De Nederlandse overheid zou de minimale snelheid voor het mobiele internet moeten verplichten. Dit laten onderzoekers weten aan staatssecretaris Mona Keijzer van Economische Zaken.
Minimale verplichte minimumsnelheid
Mobiel internet is over het algemeen in Nederland al flink snel en kennen we een goede dekking in ons land. Toch zijn er plekken in ons land waar de dekking en de snelheid de wensen overlaat. Een reden hiervan kan zijn dat deze locaties voor providers niet rendabel zijn om hier de snelheid te verhogen. Dit moet met de komende veiling door het Nederlandse kabinet worden aangepakt.
Uit het onderzoek, wat is uitgevoerd in opdracht van het Ministerie van Economische Zaken, blijkt dat Nederland een minimumsnelheid voor mobiel internet moet verplichten. Deze verplichting zou in moeten gaan op het moment dat de veiling begint voor de 5G-frequenties. Volgens Mona Keijzer van EZ kan snel internet via een mobiele aansluiting (en tevens ook vaste aansluiting) als basisbehoefte gezien worden.

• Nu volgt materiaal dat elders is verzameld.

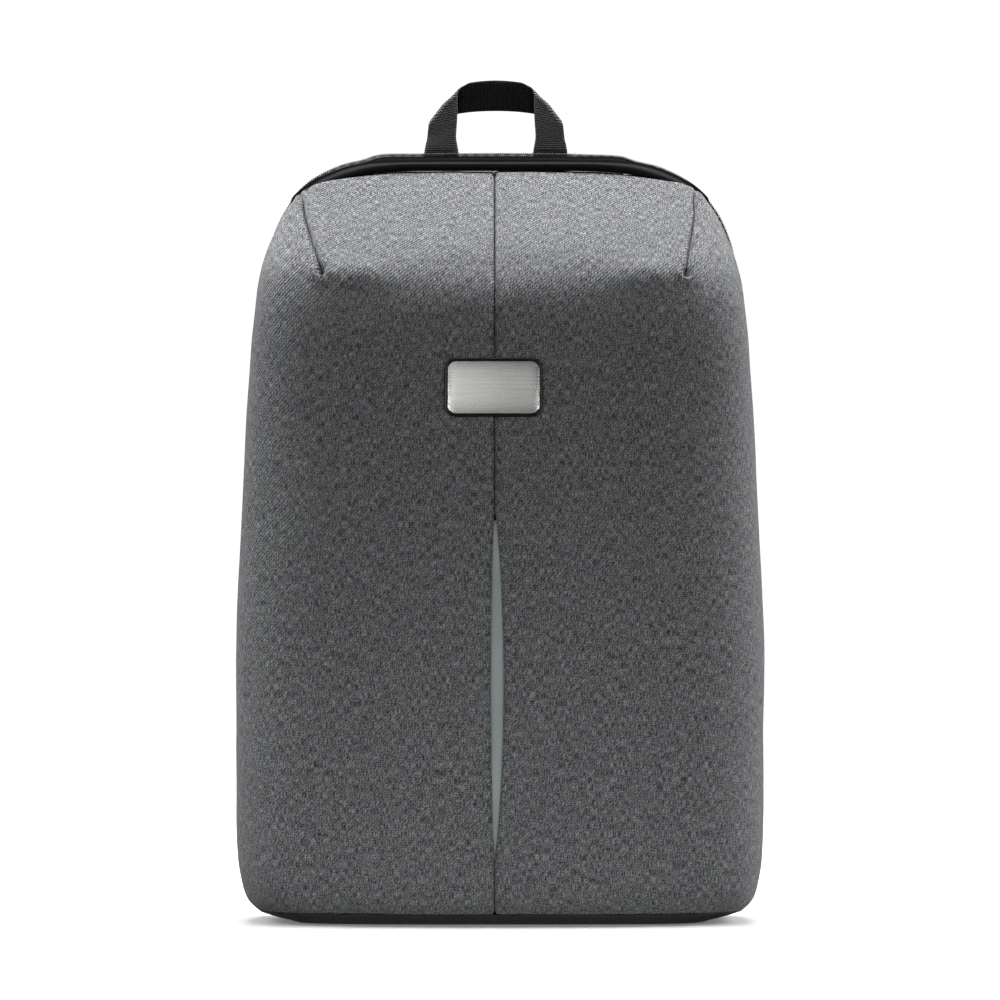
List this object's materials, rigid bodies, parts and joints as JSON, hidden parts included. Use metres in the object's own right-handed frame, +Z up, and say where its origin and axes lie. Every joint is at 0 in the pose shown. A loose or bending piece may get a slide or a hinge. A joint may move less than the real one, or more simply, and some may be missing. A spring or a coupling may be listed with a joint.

Als het aan de onderzoekers ligt komt de minimumsnelheid in 2022 op 8 Mbps te liggen, op het slechtste punt van het netwerk. In 2026 zou deze snelheid opgehoogd kunnen worden naar een minimum van 10 Mbps. Deze minimumeis is uitzonderlijk hoog voor internationale begrippen. In Duitsland wordt bijvoorbeeld een dekkingseis gesteld van 100 Mbps nabij de antenne. Hierdoor is op slechte punten geen minimumsnelheid vastgesteld. De minimumsnelheid voor Nederland kan goed nieuws zijn voor de rest van het land, omdat de snelheid dan verder in het land hoger komt te liggen.
Momenteel is deze snelheid niet op alle plekken beschikbaar. Hoewel het ministerie positief op de resultaten heeft gereageerd moet er nog binnen de overheid nog een besluit genomen worden.